LLM

The first step is to deploy and serve a pre-trained Large Language Model. We'll work with the Llama model for text generation.

Project initialization

Initialize a project on the platform:

import digitalhub as dh
import getpass as gt

USERNAME = gt.getuser()

project = dh.get_or_create_project(f"{USERNAME}-tutorial-project")
print(project.name)

Model configuration

We'll create a function to serve the LLama3.2 model directly. The model path may use different protocols, such as ollama:// or hf://, to directly reference models from the corresponding hub, without manual downloading.

llm_function = project.new_function(
    name="llama32-1b",
    kind="kubeai-text",
    model_name=f"{USERNAME}-model",
    url="ollama://llama3.2:1b",
    engine='OLlama',
    features=['TextGeneration']
)

Model serving

To deploy the model, we use a GPU profile to accelerate the generation.

llm_run = llm_function.run("serve", profile="1xa100-80GB", wait=True)

Let's check that our service is running and ready to accept requests:

service = llm_run.refresh().status.service
print("Service status:", service)

When the service is ready, we need to wait for the model to be downloaded and deployed.

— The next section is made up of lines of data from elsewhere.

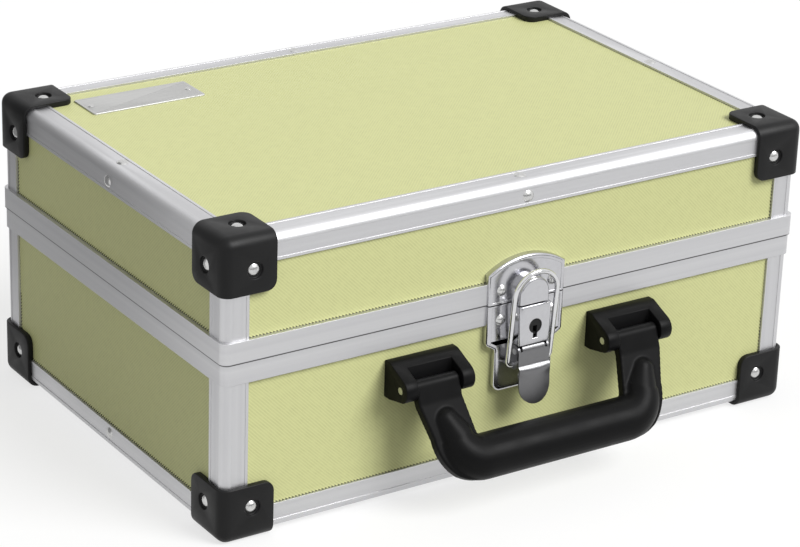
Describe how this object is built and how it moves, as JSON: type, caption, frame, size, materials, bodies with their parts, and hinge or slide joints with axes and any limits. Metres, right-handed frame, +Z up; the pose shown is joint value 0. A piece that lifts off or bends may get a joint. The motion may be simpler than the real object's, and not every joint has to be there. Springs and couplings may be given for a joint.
{
  "type": "tool case",
  "caption": "Box-shaped tool case with ribbed laminate panels in aluminium edge extrusions, black corner protectors, a hinged lid, a draw latch with a lock and a folding handle.",
  "frame": {"origin": "on the ground, at the middle of the footprint of the whole object with its handle and hinges", "axes": "+X to the case's right, the front with the latch and the handle faces -Y, +Z up"},
  "size_m": [0.33, 0.2702, 0.151],
  "materials": {
    "panel_laminate": "pale yellow-green laminate with fine diagonal ribs, satin",
    "frame_aluminium": "natural anodised extrusion, satin, drawn along its length",
    "corner_plastic": "moulded black plastic with soft edges, semi-matt",
    "handle_plastic": "moulded black plastic, satin on the round grip",
    "rivet_steel": "nickel-plated dome heads, bright",
    "latch_chrome": "polished chrome plate on drawn steel",
    "plug_metal": "dark lock plug in the shade of its housing",
    "pin_steel": "bright drawn steel wire and screws",
    "hinge_steel": "nickel-plated pressed steel",
    "nameplate_metal": "stamped satin aluminium, left bare",
    "foam": "black cellular foam lining"
  },
  "bodies": {
    "base": {"base_bottom_edge_back": "frame_aluminium", "base_bottom_edge_front": "frame_aluminium", "base_bottom_edge_left": "frame_aluminium", "base_bottom_edge_right": "frame_aluminium", "base_fitting_rivets": "rivet_steel", "base_frame_rivets": "rivet_steel", "base_lining": "foam", "base_panel_back": "panel_laminate", "base_panel_bottom": "panel_laminate", "base_panel_front": "panel_laminate", "base_panel_left": "panel_laminate", "base_panel_right": "panel_laminate", "base_post_back_left": "frame_aluminium", "base_post_back_right": "frame_aluminium", "base_post_front_left": "frame_aluminium", "base_post_front_right": "frame_aluminium", "base_protector_back_left": "corner_plastic", "base_protector_back_right": "corner_plastic", "base_protector_front_left": "corner_plastic", "base_protector_front_right": "corner_plastic", "base_rim": "frame_aluminium", "bracket_screws": "pin_steel", "handle_bracket_left": "handle_plastic", "handle_bracket_right": "handle_plastic", "handle_pins": "pin_steel", "hinge_base_leaves": "hinge_steel", "hinge_pins": "pin_steel", "latch_base_plate": "latch_chrome", "lever_pin": "pin_steel", "lock_housing": "latch_chrome"},
    "lid": {"lid_fitting_rivets": "rivet_steel", "lid_frame_rivets": "rivet_steel", "lid_pad": "foam", "lid_panel_back": "panel_laminate", "lid_panel_front": "panel_laminate", "lid_panel_left": "panel_laminate", "lid_panel_right": "panel_laminate", "lid_panel_top": "panel_laminate", "lid_post_back_left": "frame_aluminium", "lid_post_back_right": "frame_aluminium", "lid_post_front_left": "frame_aluminium", "lid_post_front_right": "frame_aluminium", "lid_protector_back_left": "corner_plastic", "lid_protector_back_right": "corner_plastic", "lid_protector_front_left": "corner_plastic", "lid_protector_front_right": "corner_plastic", "lid_rim": "frame_aluminium", "lid_top_edge_back": "frame_aluminium", "lid_top_edge_front": "frame_aluminium", "lid_top_edge_left": "frame_aluminium", "lid_top_edge_right": "frame_aluminium", "latch_strike_plate": "latch_chrome", "hinge_lid_leaves": "hinge_steel", "nameplate": "nameplate_metal"},
    "lever": {"latch_lever": "latch_chrome"},
    "loop": {"draw_loop": "latch_chrome"},
    "plug": {"lock_plug": "plug_metal"},
    "handle": {"carrying_handle": "handle_plastic"}
  },
  "joints": [
    {"name": "lid_hinge", "type": "hinge", "parent": "base", "child": "lid", "pos_m": [0, 0.13049, 0.09015], "axis": [-1, 0, 0], "range_deg": [0, 95]},
    {"name": "lever_turn", "type": "hinge", "parent": "base", "child": "lever", "pos_m": [0, -0.10081, 0.0662], "axis": [-1, 0, 0], "range_deg": [0, 90]},
    {"name": "loop_swing", "type": "hinge", "parent": "lever", "child": "loop", "pos_m": [0, -0.10011, 0.0594], "axis": [1, 0, 0], "range_deg": [0, 120]},
    {"name": "plug_turn", "type": "hinge", "parent": "base", "child": "plug", "pos_m": [0, -0.10051, 0.0791], "axis": [0, -1, 0], "range_deg": [0, 90]},
    {"name": "handle_swing", "type": "hinge", "parent": "base", "child": "handle", "pos_m": [0, -0.10631, 0.0634], "axis": [-1, 0, 0], "range_deg": [0, 75]}
  ],
  "couplings": [
    {"joint": "loop_swing", "follows": "lever_turn", "ratio": 1.3}
  ]
}
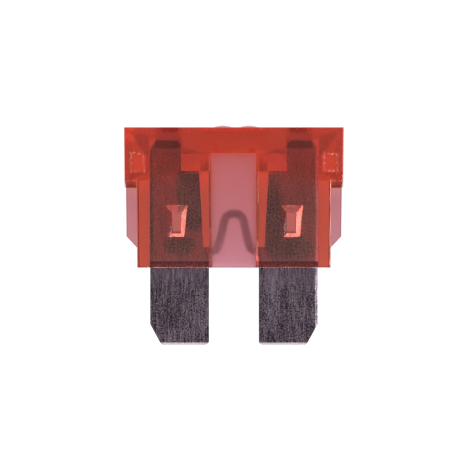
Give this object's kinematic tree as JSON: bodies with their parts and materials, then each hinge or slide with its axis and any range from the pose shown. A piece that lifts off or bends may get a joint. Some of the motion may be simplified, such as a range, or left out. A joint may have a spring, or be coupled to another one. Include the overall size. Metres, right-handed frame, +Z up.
{
  "type": "automotive blade fuse",
  "caption": "Plug-in blade fuse: a see-through red plastic housing staked onto a one-piece stamped strip, whose two flat blades are joined by a thin arched link.",
  "frame": {"origin": "under the middle of the outline, on the surface that the back of the head lies on", "axes": "+X across the two blades, +Y along the blades towards the head, +Z up through the thickness, out of the front face"},
  "size_m": [0.0192, 0.0194, 0.0051],
  "materials": {
    "housing_plastic": "gloss",
    "tinned_strip": "satin"
  },
  "bodies": {
    "root": {"housing": "housing_plastic", "fuse_element": "tinned_strip"}
  },
  "joints": []
}
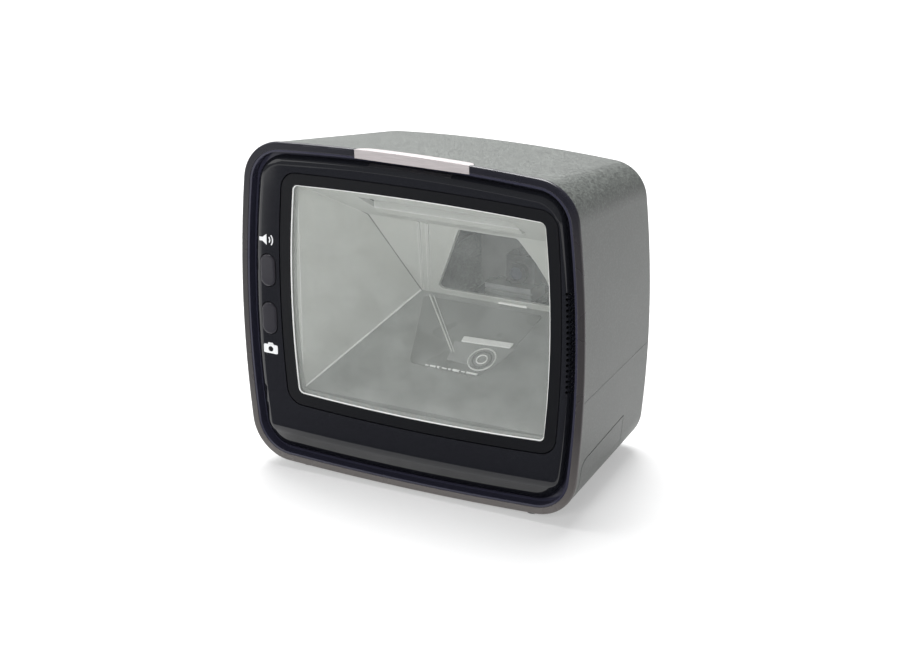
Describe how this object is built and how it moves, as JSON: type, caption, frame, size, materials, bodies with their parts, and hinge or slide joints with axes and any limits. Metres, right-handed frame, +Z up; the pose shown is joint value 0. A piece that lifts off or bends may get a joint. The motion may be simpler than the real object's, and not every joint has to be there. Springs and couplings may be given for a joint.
{
  "type": "counter presentation barcode scanner",
  "caption": "Boxy counter-top barcode scanner: clear window in a glossy black bezel, two side buttons, speaker grille, lit top bar, tapered grey housing.",
  "frame": {"origin": "on the counter, under the middle of the body's bounding box", "axes": "+X to the user's right along the width, +Y from the window to the rear, +Z up"},
  "size_m": [0.152, 0.0888, 0.14],
  "materials": {
    "ring_trim": "satin",
    "surround_plastic": "glossy",
    "bezel_plastic": "high gloss",
    "mask_plastic": "matt",
    "window_glass": "clear, hazed",
    "foam": "open foam",
    "light_bar": "brushed, translucent",
    "board_green": "solder mask",
    "lamp_white": "moulded",
    "housing_grey": "fine metallic speckle",
    "foot_rubber": "matt",
    "screw_steel": "plated",
    "insert_brass": "turned",
    "panel_black": "matt",
    "port_black": "matt",
    "contact_gold": "plated",
    "port_steel": "plated",
    "chamber_grey": "fine texture",
    "mirror": "polished",
    "diffuser": "frosted",
    "lens_black": "satin",
    "lens_glass": "coated",
    "chip_black": "moulded",
    "sink_aluminium": "extruded",
    "ribbon": "film",
    "key_plastic": "satin gloss",
    "plunger": "moulded",
    "cone": "pulp",
    "wire": "insulation"
  },
  "bodies": {
    "body": {"front_ring": "ring_trim", "bezel_surround": "surround_plastic", "front_bezel": "bezel_plastic", "window_frame": "mask_plastic", "window_glass": "window_glass", "window_gasket": "foam", "indicator_bar": "light_bar", "indicator_board": "board_green", "indicator_leds": "lamp_white", "upper_housing": "housing_grey", "lower_housing": "housing_grey", "base_cover": "housing_grey", "rubber_feet": "foot_rubber", "base_screws": "screw_steel", "mounting_inserts": "insert_brass", "socket_panel": "panel_black", "data_port": "port_black", "data_port_contacts": "contact_gold", "usb_port": "port_steel", "usb_tongue": "port_black", "power_jack": "port_black", "power_jack_pin": "contact_gold", "optical_chamber": "chamber_grey", "bottom_mirror": "mirror", "light_bracket": "chamber_grey", "light_diffuser": "diffuser", "illumination_board": "board_green", "illumination_leds": "lamp_white", "lens_barrel": "lens_black", "lens_elements": "lens_glass", "lens_holder": "lens_black", "image_sensor": "chip_black", "camera_board": "board_green", "camera_spacers": "lens_black", "camera_screws": "screw_steel", "finned_heat_sink": "sink_aluminium", "aiming_lamp": "lamp_white", "main_board": "board_green", "board_screws": "screw_steel", "processor_shield": "port_steel", "board_components": "chip_black", "camera_ribbon": "ribbon", "switch_bodies": "chip_black", "button_board": "board_green", "button_board_screws": "screw_steel", "speaker_frame": "lens_black", "speaker_cone": "cone", "speaker_magnet": "port_steel", "speaker_gasket": "foam", "speaker_wires": "wire"},
    "volume_key": {"volume_button": "key_plastic", "volume_switch_plunger": "plunger"},
    "capture_key": {"capture_button": "key_plastic", "capture_switch_plunger": "plunger"}
  },
  "joints": [
    {"name": "volume_key_press", "type": "slide", "parent": "body", "child": "volume_key", "axis": [0, 1, 0], "range_m": [0, 0.0005], "stiffness_N_per_m": 800, "springref_m": -0.001},
    {"name": "capture_key_press", "type": "slide", "parent": "body", "child": "capture_key", "axis": [0, 1, 0], "range_m": [0, 0.0005], "stiffness_N_per_m": 800, "springref_m": -0.001}
  ]
}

status = llm_run.refresh().status.k8s.get("Model")['status']
print("Model status:", status)

Once ready, we save the URL and model:

CHAT_URL = llm_run.status.to_dict()["service"]["url"]
CHAT_MODEL = llm_run.status.to_dict()["openai"]["model"]
print(f"service {CHAT_URL} with model {CHAT_MODEL}")

Test the LLM API

Let's test our deployed model with a prompt:

model_name =llm_run.refresh().status.k8s.get("Model").get("metadata").get("name")
json_payload = {'model': model_name, 'prompt': 'Describe MLOps'}

import pprint
pp = pprint.PrettyPrinter(indent=2)
result = llm_run.invoke(model_name=model_name, json=json_payload, url=service['url']+'/v1/completions').json()
print("Response:")
pp.pprint(result)

The response contains the answer, as well as some usage parameters.